Energy East, CMP Group, CTG Resources and Berkshire Energy Resources will
incur direct expenses related to the merger, including financial advisor, legal
and accounting fees. The pro forma adjustments include an estimate for Energy
East's merger-related costs of $11 million for the CMP Group merger, $6.5
million for the CTG Resources merger, and $1 million for the Berkshire Energy
merger, which are included in goodwill. CMP Group, CTG Resources and Berkshire
Energy Resources expect to incur approximately $7.5 million, $5.5 million and $2
million of merger-related costs, respectively, which they will expense as
incurred.
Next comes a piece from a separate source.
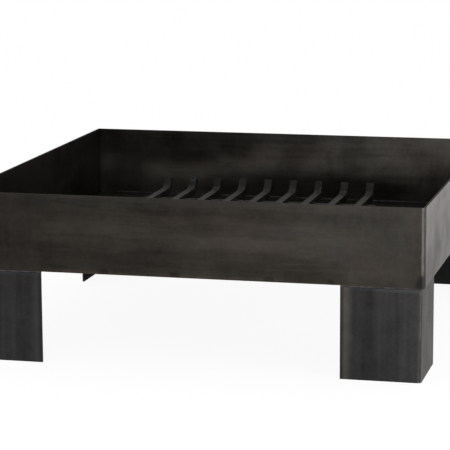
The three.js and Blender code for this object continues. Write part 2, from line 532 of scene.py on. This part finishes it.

The actual amount of merger-related costs may differ from the amounts
reflected in the unaudited pro forma combined condensed financial statements.
Note 8. Income Taxes.
Income taxes on the pro forma combined condensed income statement have been
based on the statutory rate and adjusted for goodwill, which is not tax
deductible.
Note 9. Notes Payable
This amount reflects the issuance of $500 million principal amount of notes
payable with an assumed interest rate of 8%, the proceeds of which may be used
to fund the consideration paid to CMP Group shareholders.
Note 10. Common Stock.
This amount reflects the Energy East shares to be issued to CTG Resources
shareholders in exchange for 45% of their CTG Resources shares, assuming a
conversion ratio of 1.57 Energy East shares per CTG Resources share, and the
purchase of 55% of their CTG Resources shares for cash.
Note 11. Amortization of Goodwill.
This amount represents the amortization of goodwill, for financial
accounting purposes, over a 40-year period. The goodwill is not amortizable for
tax purposes.
Note 12. Energy East Shares Issued.
Reflects the number of Energy East shares to be issued in the merger with
CTG Resources assuming a conversion of 45% of the CTG Resources shares into 1.57
Energy East shares per CTG Resources share.